--- start Dataset extract ---

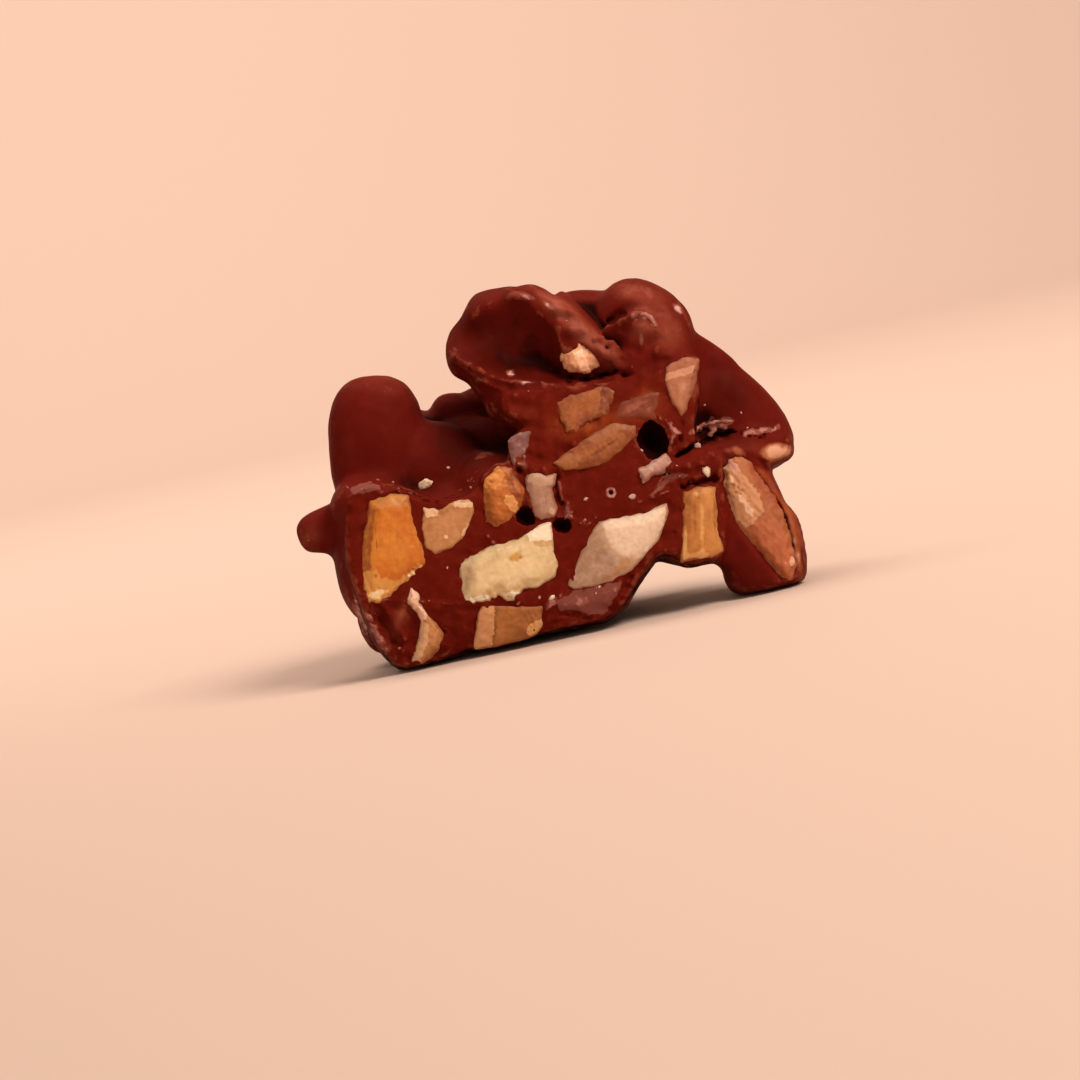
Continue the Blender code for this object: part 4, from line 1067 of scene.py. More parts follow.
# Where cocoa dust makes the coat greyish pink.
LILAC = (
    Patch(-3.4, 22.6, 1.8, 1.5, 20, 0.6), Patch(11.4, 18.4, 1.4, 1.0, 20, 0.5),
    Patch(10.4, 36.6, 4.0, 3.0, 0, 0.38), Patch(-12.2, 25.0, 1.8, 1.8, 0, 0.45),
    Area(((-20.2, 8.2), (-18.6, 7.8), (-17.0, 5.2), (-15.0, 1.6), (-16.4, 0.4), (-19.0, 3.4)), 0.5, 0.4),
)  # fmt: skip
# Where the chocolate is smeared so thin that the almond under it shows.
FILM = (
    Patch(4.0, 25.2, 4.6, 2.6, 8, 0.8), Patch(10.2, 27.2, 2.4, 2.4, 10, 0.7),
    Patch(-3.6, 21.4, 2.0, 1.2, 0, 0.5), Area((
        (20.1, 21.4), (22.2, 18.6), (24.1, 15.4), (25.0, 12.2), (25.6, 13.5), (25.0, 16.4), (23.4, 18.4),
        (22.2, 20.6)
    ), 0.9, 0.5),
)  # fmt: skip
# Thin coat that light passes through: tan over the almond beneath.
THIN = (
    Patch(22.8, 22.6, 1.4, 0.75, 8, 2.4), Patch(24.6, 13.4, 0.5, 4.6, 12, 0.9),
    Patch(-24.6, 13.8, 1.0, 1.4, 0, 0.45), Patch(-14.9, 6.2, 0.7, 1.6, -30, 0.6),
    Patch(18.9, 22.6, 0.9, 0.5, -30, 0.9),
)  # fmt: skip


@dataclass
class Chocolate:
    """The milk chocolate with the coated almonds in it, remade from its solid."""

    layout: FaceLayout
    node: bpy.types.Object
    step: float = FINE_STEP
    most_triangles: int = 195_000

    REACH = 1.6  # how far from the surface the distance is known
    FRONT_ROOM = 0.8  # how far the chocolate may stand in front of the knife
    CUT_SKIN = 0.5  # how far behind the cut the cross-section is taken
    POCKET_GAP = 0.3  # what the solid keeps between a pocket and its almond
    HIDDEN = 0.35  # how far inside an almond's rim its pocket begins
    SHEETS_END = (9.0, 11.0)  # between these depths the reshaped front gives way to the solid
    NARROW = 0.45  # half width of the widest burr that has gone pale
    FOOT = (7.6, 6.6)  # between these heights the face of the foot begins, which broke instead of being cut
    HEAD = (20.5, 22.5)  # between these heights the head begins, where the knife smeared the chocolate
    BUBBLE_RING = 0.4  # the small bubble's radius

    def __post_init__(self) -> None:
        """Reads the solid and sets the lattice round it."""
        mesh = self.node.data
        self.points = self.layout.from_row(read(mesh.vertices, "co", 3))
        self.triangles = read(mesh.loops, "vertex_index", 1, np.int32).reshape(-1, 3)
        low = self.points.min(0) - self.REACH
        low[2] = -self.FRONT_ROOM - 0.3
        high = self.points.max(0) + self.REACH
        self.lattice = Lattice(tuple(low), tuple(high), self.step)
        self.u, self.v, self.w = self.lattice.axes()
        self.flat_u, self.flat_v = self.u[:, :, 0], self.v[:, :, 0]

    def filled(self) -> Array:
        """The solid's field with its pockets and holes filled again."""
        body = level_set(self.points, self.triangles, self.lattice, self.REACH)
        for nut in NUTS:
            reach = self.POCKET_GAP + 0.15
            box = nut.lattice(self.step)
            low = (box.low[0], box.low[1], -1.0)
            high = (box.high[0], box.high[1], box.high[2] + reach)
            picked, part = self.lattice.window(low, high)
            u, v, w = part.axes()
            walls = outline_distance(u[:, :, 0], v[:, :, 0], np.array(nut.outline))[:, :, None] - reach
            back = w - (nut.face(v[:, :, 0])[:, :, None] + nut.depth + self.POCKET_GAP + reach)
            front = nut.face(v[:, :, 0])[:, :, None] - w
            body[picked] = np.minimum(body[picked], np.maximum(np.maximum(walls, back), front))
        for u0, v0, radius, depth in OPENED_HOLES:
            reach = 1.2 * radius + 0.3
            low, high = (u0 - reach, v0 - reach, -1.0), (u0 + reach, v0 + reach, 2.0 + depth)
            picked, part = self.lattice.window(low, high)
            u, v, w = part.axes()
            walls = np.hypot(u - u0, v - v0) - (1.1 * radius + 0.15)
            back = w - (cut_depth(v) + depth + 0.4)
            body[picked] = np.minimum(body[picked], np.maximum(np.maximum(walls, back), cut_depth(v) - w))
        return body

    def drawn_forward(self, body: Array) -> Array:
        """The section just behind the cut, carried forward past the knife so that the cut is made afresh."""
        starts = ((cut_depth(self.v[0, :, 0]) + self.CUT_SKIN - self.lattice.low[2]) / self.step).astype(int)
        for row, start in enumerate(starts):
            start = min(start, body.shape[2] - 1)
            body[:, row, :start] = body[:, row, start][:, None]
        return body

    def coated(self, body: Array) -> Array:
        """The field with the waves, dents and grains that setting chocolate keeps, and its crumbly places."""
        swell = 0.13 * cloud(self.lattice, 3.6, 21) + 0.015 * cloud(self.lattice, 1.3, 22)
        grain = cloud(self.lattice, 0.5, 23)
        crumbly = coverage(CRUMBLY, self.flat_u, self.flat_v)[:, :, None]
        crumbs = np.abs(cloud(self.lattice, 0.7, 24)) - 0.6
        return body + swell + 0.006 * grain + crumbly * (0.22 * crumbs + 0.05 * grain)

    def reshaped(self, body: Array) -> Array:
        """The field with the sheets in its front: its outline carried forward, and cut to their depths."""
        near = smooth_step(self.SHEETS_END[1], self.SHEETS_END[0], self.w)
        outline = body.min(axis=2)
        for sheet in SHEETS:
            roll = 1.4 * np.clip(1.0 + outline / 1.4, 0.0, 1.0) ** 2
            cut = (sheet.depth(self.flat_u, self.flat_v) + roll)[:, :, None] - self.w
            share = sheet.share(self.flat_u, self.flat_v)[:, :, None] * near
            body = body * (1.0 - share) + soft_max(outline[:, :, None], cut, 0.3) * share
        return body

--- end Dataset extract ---
--- start Dataset extract ---

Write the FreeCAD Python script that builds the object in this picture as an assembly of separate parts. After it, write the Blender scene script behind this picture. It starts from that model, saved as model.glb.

--- end Dataset extract ---
--- start Dataset extract ---

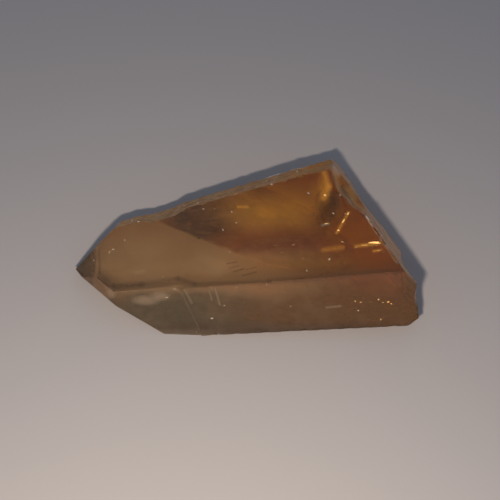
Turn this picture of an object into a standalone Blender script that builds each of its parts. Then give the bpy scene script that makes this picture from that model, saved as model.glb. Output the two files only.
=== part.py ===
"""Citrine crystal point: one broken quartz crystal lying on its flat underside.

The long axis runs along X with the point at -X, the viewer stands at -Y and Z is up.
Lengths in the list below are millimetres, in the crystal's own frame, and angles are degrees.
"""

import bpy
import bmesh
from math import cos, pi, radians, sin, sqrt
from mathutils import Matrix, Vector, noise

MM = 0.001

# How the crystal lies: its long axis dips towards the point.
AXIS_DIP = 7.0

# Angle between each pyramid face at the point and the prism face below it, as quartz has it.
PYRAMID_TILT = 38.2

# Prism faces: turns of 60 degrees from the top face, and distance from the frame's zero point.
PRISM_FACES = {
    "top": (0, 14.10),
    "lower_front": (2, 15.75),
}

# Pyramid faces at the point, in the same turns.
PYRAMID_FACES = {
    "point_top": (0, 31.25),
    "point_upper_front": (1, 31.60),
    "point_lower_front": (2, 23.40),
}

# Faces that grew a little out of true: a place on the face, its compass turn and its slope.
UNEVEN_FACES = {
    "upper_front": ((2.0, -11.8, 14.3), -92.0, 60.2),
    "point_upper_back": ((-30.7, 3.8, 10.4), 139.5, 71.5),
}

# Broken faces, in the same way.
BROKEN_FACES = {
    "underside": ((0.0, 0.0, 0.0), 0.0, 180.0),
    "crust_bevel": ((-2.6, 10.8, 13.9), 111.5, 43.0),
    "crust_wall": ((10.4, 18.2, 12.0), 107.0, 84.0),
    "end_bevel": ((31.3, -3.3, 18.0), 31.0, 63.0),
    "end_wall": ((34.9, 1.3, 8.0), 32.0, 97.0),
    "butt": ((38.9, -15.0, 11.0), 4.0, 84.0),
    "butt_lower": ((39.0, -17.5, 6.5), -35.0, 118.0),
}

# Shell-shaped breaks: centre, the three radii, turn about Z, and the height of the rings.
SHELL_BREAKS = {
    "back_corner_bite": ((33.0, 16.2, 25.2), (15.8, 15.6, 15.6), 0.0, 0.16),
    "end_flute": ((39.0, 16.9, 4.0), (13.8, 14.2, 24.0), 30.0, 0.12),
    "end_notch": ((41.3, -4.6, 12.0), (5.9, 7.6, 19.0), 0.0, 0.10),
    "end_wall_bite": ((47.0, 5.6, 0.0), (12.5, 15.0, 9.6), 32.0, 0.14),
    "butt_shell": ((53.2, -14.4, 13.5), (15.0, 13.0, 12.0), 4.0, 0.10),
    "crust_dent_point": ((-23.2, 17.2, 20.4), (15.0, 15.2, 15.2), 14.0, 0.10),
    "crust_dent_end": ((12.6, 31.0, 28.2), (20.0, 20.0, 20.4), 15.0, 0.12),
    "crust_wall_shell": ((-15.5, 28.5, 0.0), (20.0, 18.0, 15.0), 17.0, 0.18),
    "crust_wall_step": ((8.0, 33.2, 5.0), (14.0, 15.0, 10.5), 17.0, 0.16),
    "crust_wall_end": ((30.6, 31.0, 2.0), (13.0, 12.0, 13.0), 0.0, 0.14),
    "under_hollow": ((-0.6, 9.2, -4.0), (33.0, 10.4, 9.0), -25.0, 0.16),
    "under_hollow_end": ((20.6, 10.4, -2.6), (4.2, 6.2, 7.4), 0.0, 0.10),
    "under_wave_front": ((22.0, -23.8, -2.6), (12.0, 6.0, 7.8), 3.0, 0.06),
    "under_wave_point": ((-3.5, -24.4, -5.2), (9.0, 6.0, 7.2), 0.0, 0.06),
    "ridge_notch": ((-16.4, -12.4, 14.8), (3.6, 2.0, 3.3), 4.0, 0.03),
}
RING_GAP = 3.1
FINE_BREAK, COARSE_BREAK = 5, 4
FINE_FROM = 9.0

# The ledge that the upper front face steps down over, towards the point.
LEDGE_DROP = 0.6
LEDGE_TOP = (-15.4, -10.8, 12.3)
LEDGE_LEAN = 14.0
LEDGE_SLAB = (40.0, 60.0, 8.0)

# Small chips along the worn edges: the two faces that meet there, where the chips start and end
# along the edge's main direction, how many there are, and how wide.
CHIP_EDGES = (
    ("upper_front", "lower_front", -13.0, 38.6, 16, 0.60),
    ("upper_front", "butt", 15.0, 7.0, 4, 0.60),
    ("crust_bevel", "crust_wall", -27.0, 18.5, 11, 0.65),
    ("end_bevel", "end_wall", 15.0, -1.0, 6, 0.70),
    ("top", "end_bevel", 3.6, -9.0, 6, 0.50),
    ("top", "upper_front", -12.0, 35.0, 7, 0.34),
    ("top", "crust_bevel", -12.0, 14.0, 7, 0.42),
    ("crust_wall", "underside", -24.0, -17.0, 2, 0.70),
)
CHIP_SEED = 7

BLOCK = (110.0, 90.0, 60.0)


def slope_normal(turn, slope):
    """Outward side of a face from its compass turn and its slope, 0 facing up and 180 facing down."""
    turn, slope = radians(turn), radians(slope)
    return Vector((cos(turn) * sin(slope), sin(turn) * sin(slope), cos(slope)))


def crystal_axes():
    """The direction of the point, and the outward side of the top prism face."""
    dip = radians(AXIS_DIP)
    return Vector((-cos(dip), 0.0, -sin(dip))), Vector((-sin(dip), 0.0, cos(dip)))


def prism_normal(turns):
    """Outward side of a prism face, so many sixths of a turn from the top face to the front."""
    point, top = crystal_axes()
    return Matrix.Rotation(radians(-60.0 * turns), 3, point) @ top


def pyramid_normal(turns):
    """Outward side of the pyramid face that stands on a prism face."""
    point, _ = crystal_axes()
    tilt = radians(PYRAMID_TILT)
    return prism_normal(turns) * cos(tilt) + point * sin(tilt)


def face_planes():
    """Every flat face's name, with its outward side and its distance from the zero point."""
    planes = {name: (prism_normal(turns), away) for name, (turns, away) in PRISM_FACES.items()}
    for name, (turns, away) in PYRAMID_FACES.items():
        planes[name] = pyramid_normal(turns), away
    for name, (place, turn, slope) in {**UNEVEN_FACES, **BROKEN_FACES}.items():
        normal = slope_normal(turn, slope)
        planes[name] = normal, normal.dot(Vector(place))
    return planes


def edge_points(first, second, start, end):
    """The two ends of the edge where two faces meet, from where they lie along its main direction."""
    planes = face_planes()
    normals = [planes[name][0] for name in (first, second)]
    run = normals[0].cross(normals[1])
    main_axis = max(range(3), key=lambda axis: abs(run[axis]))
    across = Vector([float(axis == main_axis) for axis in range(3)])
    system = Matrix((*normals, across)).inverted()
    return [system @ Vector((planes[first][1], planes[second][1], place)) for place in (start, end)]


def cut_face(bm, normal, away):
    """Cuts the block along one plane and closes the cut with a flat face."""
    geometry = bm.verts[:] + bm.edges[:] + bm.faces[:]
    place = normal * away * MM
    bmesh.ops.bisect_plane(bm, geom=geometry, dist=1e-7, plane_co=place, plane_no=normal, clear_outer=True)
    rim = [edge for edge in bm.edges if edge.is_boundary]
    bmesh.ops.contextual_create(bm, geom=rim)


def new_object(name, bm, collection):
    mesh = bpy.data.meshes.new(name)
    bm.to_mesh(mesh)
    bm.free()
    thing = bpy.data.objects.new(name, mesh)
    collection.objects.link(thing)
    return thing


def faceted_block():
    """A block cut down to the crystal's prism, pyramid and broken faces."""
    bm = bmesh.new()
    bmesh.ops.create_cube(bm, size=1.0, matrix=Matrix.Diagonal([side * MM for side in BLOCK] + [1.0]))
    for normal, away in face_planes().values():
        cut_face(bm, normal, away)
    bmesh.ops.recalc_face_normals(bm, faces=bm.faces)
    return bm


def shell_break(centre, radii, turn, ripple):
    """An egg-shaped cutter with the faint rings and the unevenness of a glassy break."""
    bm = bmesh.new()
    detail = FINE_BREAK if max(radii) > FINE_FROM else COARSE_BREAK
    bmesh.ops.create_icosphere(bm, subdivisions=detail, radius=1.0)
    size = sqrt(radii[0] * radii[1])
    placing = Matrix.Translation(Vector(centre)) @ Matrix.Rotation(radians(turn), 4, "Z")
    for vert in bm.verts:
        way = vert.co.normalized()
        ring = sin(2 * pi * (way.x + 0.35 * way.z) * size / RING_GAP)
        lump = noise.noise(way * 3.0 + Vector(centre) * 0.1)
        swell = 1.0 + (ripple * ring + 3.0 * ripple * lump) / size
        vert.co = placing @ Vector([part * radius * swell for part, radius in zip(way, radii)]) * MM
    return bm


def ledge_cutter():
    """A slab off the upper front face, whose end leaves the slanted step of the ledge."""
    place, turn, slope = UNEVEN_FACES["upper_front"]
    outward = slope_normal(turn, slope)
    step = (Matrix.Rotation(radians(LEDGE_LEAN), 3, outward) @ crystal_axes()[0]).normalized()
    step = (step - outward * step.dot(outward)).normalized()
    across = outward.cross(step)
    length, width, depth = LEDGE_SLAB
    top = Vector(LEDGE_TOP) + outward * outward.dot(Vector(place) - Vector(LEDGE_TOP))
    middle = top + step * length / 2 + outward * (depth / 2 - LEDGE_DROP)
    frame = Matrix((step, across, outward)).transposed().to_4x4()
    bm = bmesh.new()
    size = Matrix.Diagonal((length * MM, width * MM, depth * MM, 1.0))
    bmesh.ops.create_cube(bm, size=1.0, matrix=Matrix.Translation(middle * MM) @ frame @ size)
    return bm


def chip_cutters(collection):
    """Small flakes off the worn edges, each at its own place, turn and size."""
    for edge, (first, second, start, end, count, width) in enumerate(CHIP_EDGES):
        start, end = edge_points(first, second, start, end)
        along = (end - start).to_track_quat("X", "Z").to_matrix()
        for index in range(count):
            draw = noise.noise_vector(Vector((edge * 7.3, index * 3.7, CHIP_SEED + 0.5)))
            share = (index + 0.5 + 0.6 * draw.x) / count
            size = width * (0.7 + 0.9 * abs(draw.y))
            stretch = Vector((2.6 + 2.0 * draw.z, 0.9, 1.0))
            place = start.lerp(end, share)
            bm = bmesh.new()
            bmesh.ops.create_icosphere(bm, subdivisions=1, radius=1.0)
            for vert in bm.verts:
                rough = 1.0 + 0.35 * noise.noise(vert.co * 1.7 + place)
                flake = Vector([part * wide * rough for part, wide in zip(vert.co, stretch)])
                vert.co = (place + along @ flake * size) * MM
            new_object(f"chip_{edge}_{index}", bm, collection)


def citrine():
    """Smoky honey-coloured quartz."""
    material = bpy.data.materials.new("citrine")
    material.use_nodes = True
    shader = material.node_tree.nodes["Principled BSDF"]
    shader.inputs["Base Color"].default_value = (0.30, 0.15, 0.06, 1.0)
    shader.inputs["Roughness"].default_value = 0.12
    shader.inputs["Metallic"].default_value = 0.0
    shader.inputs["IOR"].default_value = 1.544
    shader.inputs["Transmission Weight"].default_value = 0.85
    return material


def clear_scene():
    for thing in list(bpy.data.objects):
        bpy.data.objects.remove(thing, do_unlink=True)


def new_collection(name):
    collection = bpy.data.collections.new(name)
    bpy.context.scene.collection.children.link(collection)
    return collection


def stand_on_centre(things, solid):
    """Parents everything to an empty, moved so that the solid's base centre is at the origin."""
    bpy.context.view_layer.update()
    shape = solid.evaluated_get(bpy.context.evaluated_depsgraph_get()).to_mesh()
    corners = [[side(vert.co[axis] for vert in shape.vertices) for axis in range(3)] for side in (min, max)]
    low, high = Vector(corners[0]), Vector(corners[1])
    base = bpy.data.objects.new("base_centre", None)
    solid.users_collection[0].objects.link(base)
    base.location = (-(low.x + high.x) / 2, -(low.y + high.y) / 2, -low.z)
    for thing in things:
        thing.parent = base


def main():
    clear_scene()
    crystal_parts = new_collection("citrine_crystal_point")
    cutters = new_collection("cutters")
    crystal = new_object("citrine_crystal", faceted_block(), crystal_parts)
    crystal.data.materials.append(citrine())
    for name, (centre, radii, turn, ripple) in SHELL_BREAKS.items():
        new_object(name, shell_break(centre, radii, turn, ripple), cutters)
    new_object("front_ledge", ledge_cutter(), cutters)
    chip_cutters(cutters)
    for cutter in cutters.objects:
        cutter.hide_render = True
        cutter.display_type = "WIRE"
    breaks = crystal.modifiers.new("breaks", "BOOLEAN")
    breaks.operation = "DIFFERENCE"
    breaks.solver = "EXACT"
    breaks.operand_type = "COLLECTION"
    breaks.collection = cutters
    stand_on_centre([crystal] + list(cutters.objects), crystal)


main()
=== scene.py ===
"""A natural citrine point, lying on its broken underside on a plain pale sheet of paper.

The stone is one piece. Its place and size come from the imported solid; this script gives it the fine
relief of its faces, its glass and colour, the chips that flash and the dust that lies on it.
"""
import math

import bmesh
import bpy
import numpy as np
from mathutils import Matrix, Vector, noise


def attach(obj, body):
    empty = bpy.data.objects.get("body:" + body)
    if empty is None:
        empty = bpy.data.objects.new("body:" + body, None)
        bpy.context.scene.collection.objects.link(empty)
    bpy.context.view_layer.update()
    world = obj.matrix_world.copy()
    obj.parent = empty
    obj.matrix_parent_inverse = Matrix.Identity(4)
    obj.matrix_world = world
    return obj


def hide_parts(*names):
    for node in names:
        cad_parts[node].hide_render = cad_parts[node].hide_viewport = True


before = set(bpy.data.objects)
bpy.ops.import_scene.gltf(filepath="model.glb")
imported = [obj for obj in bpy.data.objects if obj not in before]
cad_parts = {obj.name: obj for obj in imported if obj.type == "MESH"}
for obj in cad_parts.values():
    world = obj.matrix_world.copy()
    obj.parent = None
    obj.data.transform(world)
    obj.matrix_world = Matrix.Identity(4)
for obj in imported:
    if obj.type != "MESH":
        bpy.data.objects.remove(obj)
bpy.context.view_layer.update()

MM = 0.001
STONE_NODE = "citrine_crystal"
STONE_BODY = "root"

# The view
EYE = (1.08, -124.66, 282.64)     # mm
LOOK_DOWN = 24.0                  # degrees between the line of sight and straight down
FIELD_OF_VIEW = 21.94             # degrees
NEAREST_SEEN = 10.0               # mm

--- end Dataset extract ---

— Aim —
Nothing outside the span should appear: copy exactly from the line with "Continue the Blender" through the line with "most_triangles: int = 195_000".

— Worked solution —
Continue the Blender code for this object: part 4, from line 1067 of scene.py. More parts follow.
# Where cocoa dust makes the coat greyish pink.
LILAC = (
    Patch(-3.4, 22.6, 1.8, 1.5, 20, 0.6), Patch(11.4, 18.4, 1.4, 1.0, 20, 0.5),
    Patch(10.4, 36.6, 4.0, 3.0, 0, 0.38), Patch(-12.2, 25.0, 1.8, 1.8, 0, 0.45),
    Area(((-20.2, 8.2), (-18.6, 7.8), (-17.0, 5.2), (-15.0, 1.6), (-16.4, 0.4), (-19.0, 3.4)), 0.5, 0.4),
)  # fmt: skip
# Where the chocolate is smeared so thin that the almond under it shows.
FILM = (
    Patch(4.0, 25.2, 4.6, 2.6, 8, 0.8), Patch(10.2, 27.2, 2.4, 2.4, 10, 0.7),
    Patch(-3.6, 21.4, 2.0, 1.2, 0, 0.5), Area((
        (20.1, 21.4), (22.2, 18.6), (24.1, 15.4), (25.0, 12.2), (25.6, 13.5), (25.0, 16.4), (23.4, 18.4),
        (22.2, 20.6)
    ), 0.9, 0.5),
)  # fmt: skip
# Thin coat that light passes through: tan over the almond beneath.
THIN = (
    Patch(22.8, 22.6, 1.4, 0.75, 8, 2.4), Patch(24.6, 13.4, 0.5, 4.6, 12, 0.9),
    Patch(-24.6, 13.8, 1.0, 1.4, 0, 0.45), Patch(-14.9, 6.2, 0.7, 1.6, -30, 0.6),
    Patch(18.9, 22.6, 0.9, 0.5, -30, 0.9),
)  # fmt: skip


@dataclass
class Chocolate:
    """The milk chocolate with the coated almonds in it, remade from its solid."""

    layout: FaceLayout
    node: bpy.types.Object
    step: float = FINE_STEP
    most_triangles: int = 195_000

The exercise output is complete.